My hair stood on end. “All right,” I said, “I lied. I’ll be smoking grass again tomorrow. But j
ust get me out of this one.”
Then my spirit lightened, and the worst of it passed. I sat under the stars for over an hour, and then went back inside. The guests had left. I went past the alcove where John and Ginny were sleeping. John looked up. “Ginny can’t sleep,” he said. “Will you help me massage her?” It was clearly an invitation to a threesome. But Ginny was the one who had led the mockery of me earlier, and John had been no help at all. I was pissed off. I leaned over, drew their heads together with my hands, and leaned my forehead to touch the spot where their heads met.
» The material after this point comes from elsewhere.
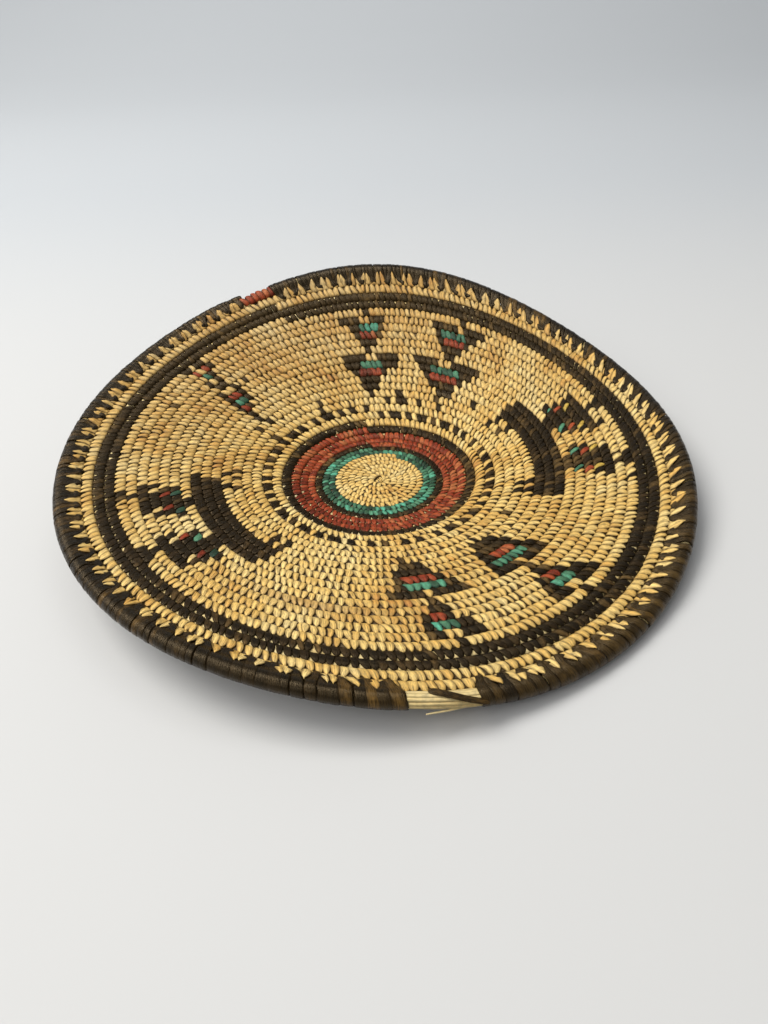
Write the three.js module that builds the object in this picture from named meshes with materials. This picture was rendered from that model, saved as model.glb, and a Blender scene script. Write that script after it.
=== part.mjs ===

And then I took every bit of heaviness that was wracking my being, spewed it out of my third eye, and laid it right on them. They passed out immediately, and were depressed for three days afterward.
I walked into the kitchen. My vow of silence was growing unbearably oppressive. I got a flash on what it would be like to be locked inside my head for five years, never to let my voice out. I began to sweat, and went into the living room.
Don was still up. “Hey, man, want a joint?” he said. And in his eyes I saw actual concern, and remembered that he was the only one who hadn’t turned against me, was the one who tried to communicate with me earlier in the evening. “Sure,” I said. “Thanks.” The words came out without thinking.